Back at the first tap Jeeva motions with the hand swing that we are using it now. She tells me “other ones” and motions to the two other jugs that belong to her that are sitting by the second tap. I walk down and fetch them. As Jeeva reaches out to take her filling jug from under the water a woman at her side is ready poised with a very small red jug. Jeeva motions to me and I get my orange jug ready too. Jeeva pulls her jug out from under the water and toward the other woman, making her back up a bit and giving me a chance to get my jug under first. I worry that she wil be mad, but she says nothing, just sets her little red jug down next to my filling orange one and waits. When my jug is full she slips hers under easily.

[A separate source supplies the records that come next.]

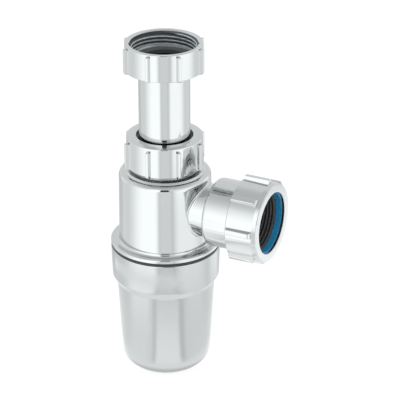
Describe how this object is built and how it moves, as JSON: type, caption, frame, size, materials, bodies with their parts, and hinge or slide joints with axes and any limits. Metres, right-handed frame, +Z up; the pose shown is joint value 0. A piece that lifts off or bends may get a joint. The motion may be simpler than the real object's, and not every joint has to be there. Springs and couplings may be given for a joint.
{
  "type": "bottle trap",
  "caption": "Chromed washbasin bottle trap: tapered bottle that unscrews from a drum body, telescopic inlet tube with ribbed nuts, and a side outlet with a compression nut.",
  "frame": {"origin": "centre of the bottle's flat base, on the axis of the bottle and inlet", "axes": "+Z up along the inlet, +X out along the outlet"},
  "size_m": [0.1086, 0.0694, 0.2214],
  "materials": {
    "chrome_plate": "mirror chrome plating on moulded plastic",
    "soft_chrome": "slightly softer chrome plating on moulded plastic",
    "black_rubber": "satin black rubber",
    "white_plastic": "plain white polypropylene",
    "black_plastic": "plain black nylon",
    "blue_plastic": "blue polypropylene"
  },
  "bodies": {
    "trap": {"trap_body": "chrome_plate", "dip_tube": "white_plastic", "gland_seal": "black_rubber", "outlet_seal": "black_rubber"},
    "inlet": {"inlet_tube": "chrome_plate", "inlet_washer": "black_rubber"},
    "inlet_nut": {"inlet_nut": "chrome_plate"},
    "gland_washer": {"gland_washer": "black_plastic"},
    "gland_nut": {"gland_nut": "chrome_plate"},
    "slip_ring": {"outlet_slip_ring": "blue_plastic"},
    "outlet_nut": {"outlet_nut": "chrome_plate"},
    "bottle_seal": {"bottle_seal": "black_rubber"},
    "bottle": {"bottle": "soft_chrome"}
  },
  "joints": [
    {"name": "tube_slide", "type": "slide", "parent": "trap", "child": "inlet", "axis": [0, 0, 1], "range_m": [-0.03, 0.03]},
    {"name": "inlet_nut_spin", "type": "hinge", "parent": "inlet", "child": "inlet_nut", "pos_m": [0, 0, 0.2127], "axis": [0, 0, 1], "continuous": true},
    {"name": "gland_washer_rise", "type": "slide", "parent": "trap", "child": "gland_washer", "axis": [0, 0, 1], "range_m": [0, 0.01155]},
    {"name": "gland_nut_turn", "type": "hinge", "parent": "gland_washer", "child": "gland_nut", "pos_m": [0, 0, 0.151], "axis": [0, 0, 1], "range_deg": [0, 1800]},
    {"name": "slip_ring_slide", "type": "slide", "parent": "trap", "child": "slip_ring", "axis": [1, 0, 0], "range_m": [0, 0.01155]},
    {"name": "outlet_nut_turn", "type": "hinge", "parent": "slip_ring", "child": "outlet_nut", "pos_m": [0.0637, 0, 0.115], "axis": [1, 0, 0], "range_deg": [0, 1800]},
    {"name": "bottle_fall", "type": "slide", "parent": "trap", "child": "bottle_seal", "axis": [0, 0, -1], "range_m": [0, 0.01201]},
    {"name": "bottle_turn", "type": "hinge", "parent": "bottle_seal", "child": "bottle", "pos_m": [0, 0, 0.06], "axis": [0, 0, -1], "range_deg": [0, 1080]}
  ],
  "couplings": [
    {"joint": "gland_washer_rise", "follows": "gland_nut_turn", "m_per_rad": 0.0003675},
    {"joint": "slip_ring_slide", "follows": "outlet_nut_turn", "m_per_rad": 0.0003675},
    {"joint": "bottle_fall", "follows": "bottle_turn", "m_per_rad": 0.00063662}
  ]
}
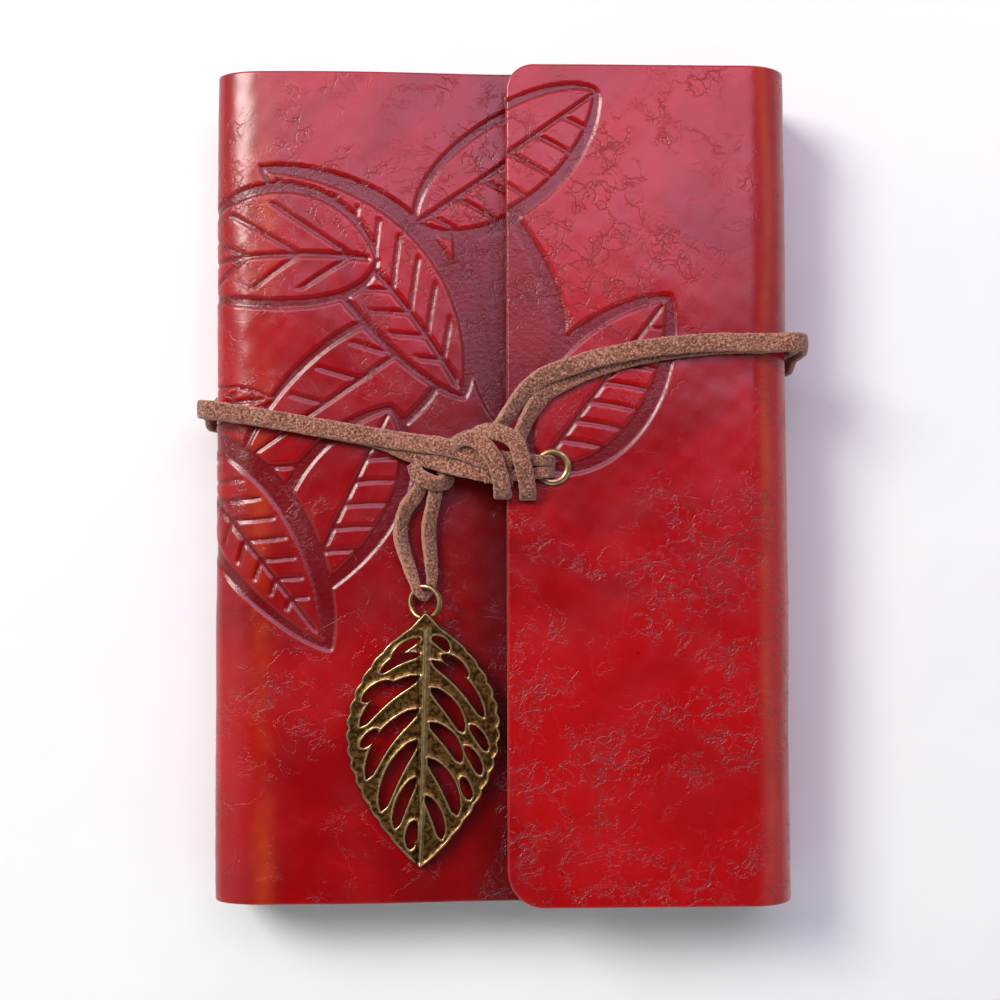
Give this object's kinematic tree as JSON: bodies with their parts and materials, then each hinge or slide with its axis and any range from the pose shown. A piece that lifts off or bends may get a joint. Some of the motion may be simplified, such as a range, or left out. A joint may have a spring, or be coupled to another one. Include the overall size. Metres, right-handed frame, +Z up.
{
  "type": "leather notebook cover",
  "caption": "Refillable ring journal in a soft leather wrap cover with an embossed front, a fold-over flap tied by a suede lace, an eyelet and a brass leaf pendant",
  "frame": {"origin": "middle of the closed book's footprint, on the surface that the back cover lies on", "axes": "+X from the spine to the fore edge, +Y to the head of the book, +Z up from the back cover to the front cover"},
  "size_m": [0.136, 0.185, 0.0338],
  "materials": {
    "red_leather": "satin",
    "ring_steel": "polished",
    "antique_brass": "antique",
    "page_paper": "matte",
    "brown_suede": "matte"
  },
  "bodies": {
    "back": {"back_cover": "red_leather", "lace_back_run": "brown_suede"},
    "spine_panel": {"spine": "red_leather", "ring_base_plate": "ring_steel", "spine_rivets": "antique_brass", "spine_rivet_backs": "antique_brass", "lace_spine_turn": "brown_suede"},
    "front": {"front_cover": "red_leather", "lace_left_run": "brown_suede", "lace_hitch": "brown_suede", "lace_tail_loop": "brown_suede", "jump_ring": "antique_brass"},
    "upper_rings": {"upper_ring_blade": "ring_steel", "upper_ring_halves": "ring_steel"},
    "lower_rings": {"lower_ring_blade": "ring_steel", "lower_ring_halves": "ring_steel"},
    "pages": {"page_stack_body": "page_paper"},
    "fore_edge": {"fore_edge_strip": "red_leather", "lace_fore_edge_turn": "brown_suede"},
    "flap_panel": {"flap": "red_leather", "eyelet": "antique_brass", "eyelet_washer": "antique_brass", "lace_right_run": "brown_suede", "lace_knot": "brown_suede", "lace_eyelet_end": "brown_suede", "lace_stopper_knot": "brown_suede"},
    "leaf": {"leaf_pendant": "antique_brass"}
  },
  "joints": [
    {"name": "spine_fold", "type": "hinge", "parent": "back", "child": "spine_panel", "pos_m": [-0.063, 0, 0.001], "axis": [0, -1, 0], "range_deg": [0, 80], "deforming": ["lace_spine_turn"]},
    {"name": "front_cover_fold", "type": "hinge", "parent": "spine_panel", "child": "front", "pos_m": [-0.063, 0, 0.0216], "axis": [0, -1, 0], "range_deg": [0, 80]},
    {"name": "pages_turn", "type": "hinge", "parent": "spine_panel", "child": "pages", "pos_m": [-0.0527, 0, 0.0113], "axis": [0, -1, 0], "range_deg": [-80, 0]},
    {"name": "upper_ring_open", "type": "hinge", "parent": "spine_panel", "child": "upper_rings", "pos_m": [-0.0595, 0, 0.017], "axis": [0, -1, 0], "range_deg": [0, 5], "stiffness_Nm_per_rad": 0.3, "springref_deg": -5.73},
    {"name": "lower_ring_open", "type": "hinge", "parent": "spine_panel", "child": "lower_rings", "pos_m": [-0.0595, 0, 0.0056], "axis": [0, -1, 0], "range_deg": [-5, 0]},
    {"name": "fore_edge_fold", "type": "hinge", "parent": "back", "child": "fore_edge", "pos_m": [0.063, 0, 0.001], "axis": [0, 1, 0], "range_deg": [0, 80], "deforming": ["lace_fore_edge_turn"]},
    {"name": "flap_fold", "type": "hinge", "parent": "fore_edge", "child": "flap_panel", "pos_m": [0.063, 0, 0.027], "axis": [0, 1, 0], "range_deg": [0, 80]},
    {"name": "leaf_swing", "type": "hinge", "parent": "front", "child": "leaf", "pos_m": [-0.0168, -0.0302, 0.0253], "axis": [0, -0.0384, 0.9993], "range_deg": [-20, 20]}
  ],
  "couplings": [
    {"joint": "front_cover_fold", "follows": "spine_fold", "ratio": 1},
    {"joint": "pages_turn", "follows": "spine_fold", "ratio": -1},
    {"joint": "lower_ring_open", "follows": "upper_ring_open", "ratio": -1},
    {"joint": "flap_fold", "follows": "fore_edge_fold", "ratio": 1}
  ]
}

When I get back to the tap, having wet myself once more the same as last time, Jeeva is filing the large blue jug, the biggest one she owns. When she gets it out she motions me to a smaller red and white striped jug, of medium size. “You can take smaller” she says, and I know she is thinking the wasted water dripping down my nighty and onto my shoes. Then Jeeva, who is about half my size, easily swings the bigger blue jug between her legs a bit and then uses the momentum to get it across her body and onto her left hip. She holds it with only her left arm around the neck of the jug and walks at a normal pace, hip jutting out where the jug rests. She doesn't spill a drop.


Nancy said...

At least you didn't have to swing those jugs all the way up to your head. Do they carry things on their heads normally?

Cathlin said...

No, they don't normally carry the water jugs on their heads. Men carry them on thier shoulders and in the city I see women with huge loads on thier heads, walking down the crouds.